Following our latest podcast episode, Aaminah Y. and Ayah Aboelela have curated a reading list for aspiring Islamic history buffs. Whether driven by the Islamic imperative to know our past, searching for answers to historical controversies or just looking for entertaining anecdotes, Islamic history provides something for everyone. So where does one start?
Before diving in the deep end with Imam Tabari’s 40 volume Tarikh al-Rusul w’al-Muluk, this list highlights some easier reads, from classical texts to modern compilations, that nonetheless present our monumental past in all its glory and sow the seeds of curiosity. For those seeking another medium to learn about Islamic history, don’t miss the podcast and book club recommendations at the end.
Have a title you think we should read? Comment down below or let us know on Twitter @QarawiyyinProj.
Read our previous recommendations here
1) The Muqaddimah
By virtue of its name alone, it makes sense to start with the Muqaddimah, Ibn Khaldun’s Prolegomena. Ibn Khaldun’s magnificent knowledge on the Abrahamic religions, Greek and Roman literature and geopolitics differentiates this from simply retelling past narratives. Ibn Khaldun sidesteps the usual reduction of history to wars and conquests to focus on the everyday, the societies, the ordinary. He exposes us to past cultures, conflicts and communities and uses them as case studies for his critique on civilisation building, delving deep into sociology, philosophy and economics.
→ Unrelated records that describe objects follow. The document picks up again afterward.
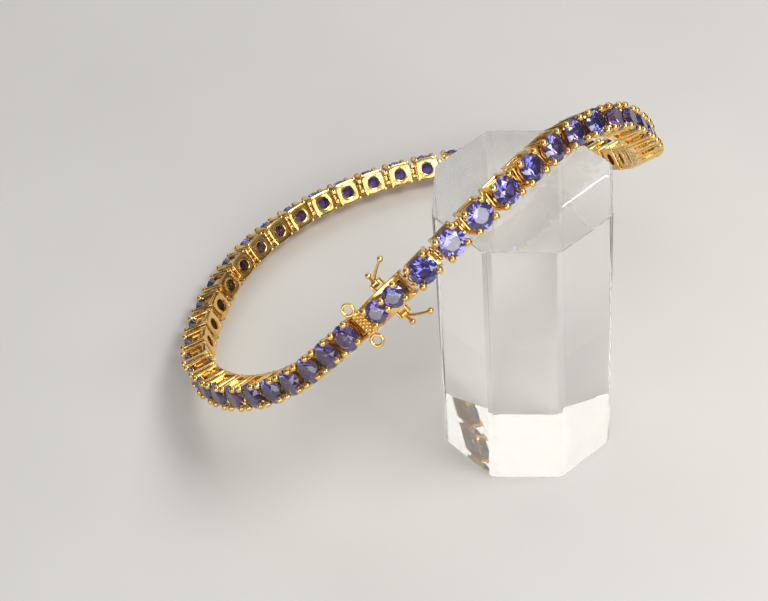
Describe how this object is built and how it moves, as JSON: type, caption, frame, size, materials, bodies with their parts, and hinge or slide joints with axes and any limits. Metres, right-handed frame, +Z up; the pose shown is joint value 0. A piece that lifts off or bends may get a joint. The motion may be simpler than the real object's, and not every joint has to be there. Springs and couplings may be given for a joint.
{
  "type": "tennis bracelet on an octagonal display block",
  "caption": "Gold line bracelet of round violet-blue stones in four-prong links with a box clasp and two safety catches, draped over a clear octagonal block.",
  "frame": {"origin": "centre of the bounding box at floor level, under the wrist hollow", "axes": "+Z up, +Y away from the viewer of the picture, +X to the viewer's right"},
  "size_m": [0.0564, 0.0552, 0.0405],
  "materials": {
    "gold": "polished yellow gold",
    "block": "clear polished acrylic"
  },
  "bodies": {
    "root": {"display_block": "block", "links_left": "gold", "links_right": "gold", "clasp_box": "gold", "clasp_tongue": "gold"},
    "lower_catch": {"safety_catch_lower": "gold"},
    "upper_catch": {"safety_catch_upper": "gold"}
  },
  "joints": [
    {"name": "lower_catch_swing", "type": "hinge", "parent": "root", "child": "lower_catch", "pos_m": [-0.00256, -0.02538, 0.02916], "axis": [-0.7182, -0.1186, -0.6856], "range_deg": [-35, 45]},
    {"name": "upper_catch_swing", "type": "hinge", "parent": "root", "child": "upper_catch", "pos_m": [-0.00518, -0.02321, 0.03152], "axis": [0.7182, 0.1186, 0.6856], "range_deg": [-35, 45]}
  ]
}
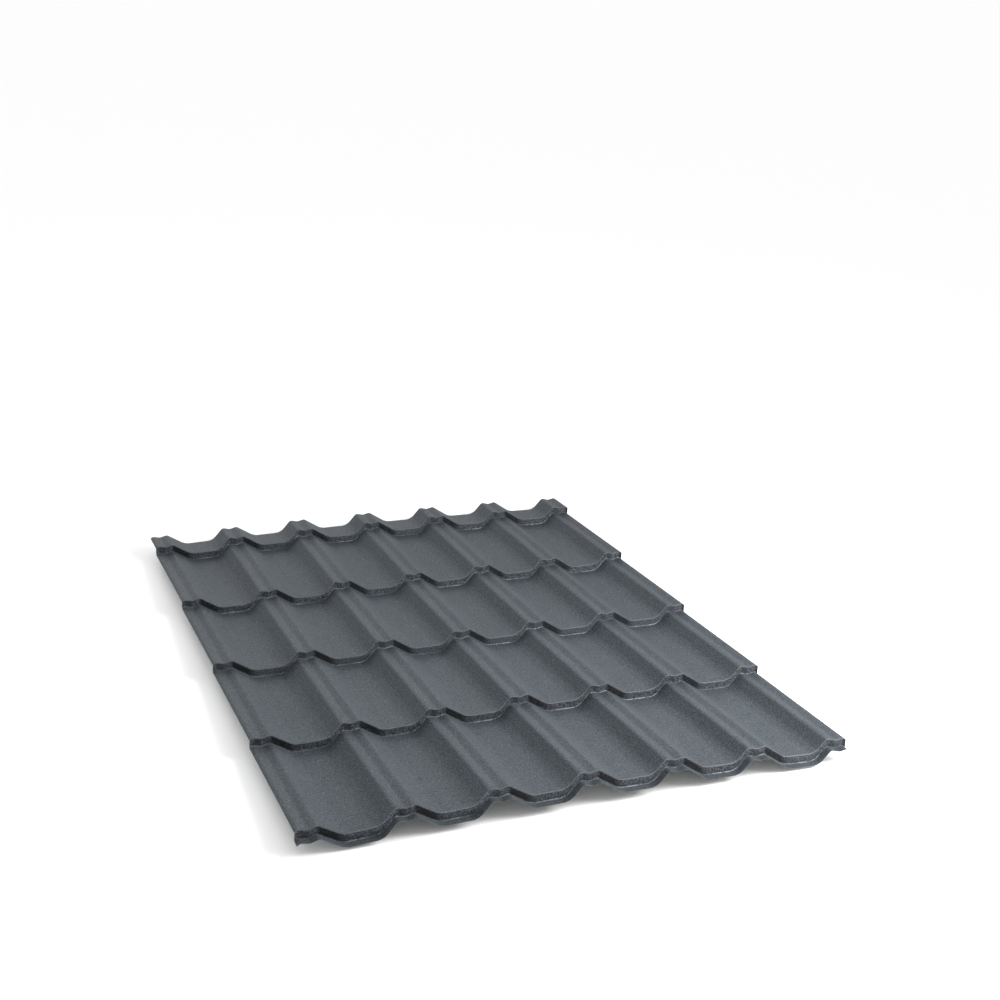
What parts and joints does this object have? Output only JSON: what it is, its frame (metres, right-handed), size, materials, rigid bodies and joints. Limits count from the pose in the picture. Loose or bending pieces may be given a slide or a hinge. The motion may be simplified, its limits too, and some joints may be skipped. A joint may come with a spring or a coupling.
{
  "type": "metal tile-effect roofing sheet",
  "caption": "Pressed steel roofing sheet with a tile-effect wave and stepped rows, laid with side and end laps to cover a pitched roof.",
  "frame": {"origin": "floor under the middle of the sheet as it lies", "axes": "+X across the waves, +Y along the rows up the roof slope, +Z away from the roof"},
  "size_m": [1.15, 1.5, 0.0684],
  "materials": {
    "coated_steel": "matt, fine-grained anthracite coating on both skins"
  },
  "bodies": {
    "root": {"roofing_sheet": "coated_steel"}
  },
  "joints": []
}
Most fascinating is his theory of asabiyyah, meaning social solidarity or clannism. Through a focus on shared purpose, consciousness and social cohesion, asabiyyah establishes leadership and allows for the rise of dynasties and civilisations, whilst also often contributing to their inevitable downfall: a cyclical phenomenon.
Unsurprisingly, the Muqaddimah has been endorsed by many a historian, but it also comes recommended by billionaire entrepreneur Mark Zuckerberg, who praises its focus on the flow of society, culture and science.
Length: 480 pages
Throughout history, many nations have suffered a physical defeat, but that has never marked the end of a nation. But when a nation has become the victim of a psychological defeat, then that marks the end of a nation.
2) Lost Islamic History
Lost Islamic History is one of the most up to date and relevant guides to Islamic history. Offering a wide-spanning overview of our past, it starts chronologically with the life of the Prophet ﷺ and the four Rightly Guided Caliphs, and travels across the various Muslim empires, from the Abbasids to the Andalusians, the Mughals to the Mamluks.
An easy and enjoyable read, the book is succinctly informative without the heavy details. While the more noteworthy events of establishing empires, military victories and political conquests are discussed at length, the author also highlights key personalities, scientific accomplishments, ideologies and socio-cultural trends.
It concludes with a brief discussion on the state of the modern Islamic world, namely the attempts at dealing with the impacts of colonialism, the Skyes-Picot agreement, and secularisation. Accessible and inclusive with a comprehensive bibliography, Lost Islamic History is a great introduction to the many facets of our past!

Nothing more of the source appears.